-- BEGIN --
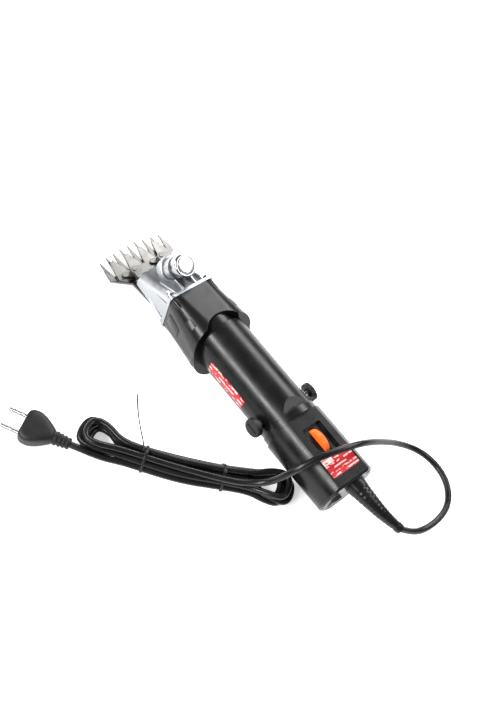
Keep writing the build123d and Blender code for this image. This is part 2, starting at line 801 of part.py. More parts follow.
with BuildPart() as drive_pinion:
    with BuildSketch(x_plane(pinion_x)):
        with Locations((0, axis_z)):
            add(gear_outline(pinion_teeth, pinion_spigot_radius, -90.0))
    extrude(amount=gear_width)
drive_pinion.part.label = "drive_pinion"
export_step(drive_pinion.part, "parts/drive_pinion.step")

with BuildPart() as crank_gear:
    with BuildSketch(x_plane(pinion_x)):
        with Locations((0, crank_z)):
            add(gear_outline(gear_teeth, crank_shaft_radius, 90.0 + 180.0 / gear_teeth))
    extrude(amount=gear_width)
crank_gear.part.label = "crank_gear"
export_step(crank_gear.part, "parts/crank_gear.step")

with BuildPart() as crank_shaft:
    with BuildSketch(x_plane(plate_x + 1.0)):
        with Locations((0, crank_z)):
            Circle(crank_shaft_radius)
    extrude(amount=crank_web_x - plate_x - 1.0)
    with BuildSketch(x_plane(crank_web_x)):
        with Locations((0, crank_z)):
            Circle(crank_throw + crank_pin_radius + 1.6)
    extrude(amount=crank_web_thickness)
    with BuildSketch(x_plane(crank_web_x + crank_web_thickness)):
        with Locations((0, crank_z + crank_throw)):
            Circle(crank_pin_radius)
    extrude(amount=roller_x + roller_length + 0.5 - crank_web_x - crank_web_thickness)
crank_shaft.part.label = "crank_shaft"
export_step(crank_shaft.part, "parts/crank_shaft.step")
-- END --
Identify and list each line with the word "parts".

# THE ANSWER
Keep writing the build123d and Blender code for this image. This is part 2, starting at line 801 of part.py. More parts follow.
export_step(drive_pinion.part, "parts/drive_pinion.step")
export_step(crank_gear.part, "parts/crank_gear.step")
export_step(crank_shaft.part, "parts/crank_shaft.step")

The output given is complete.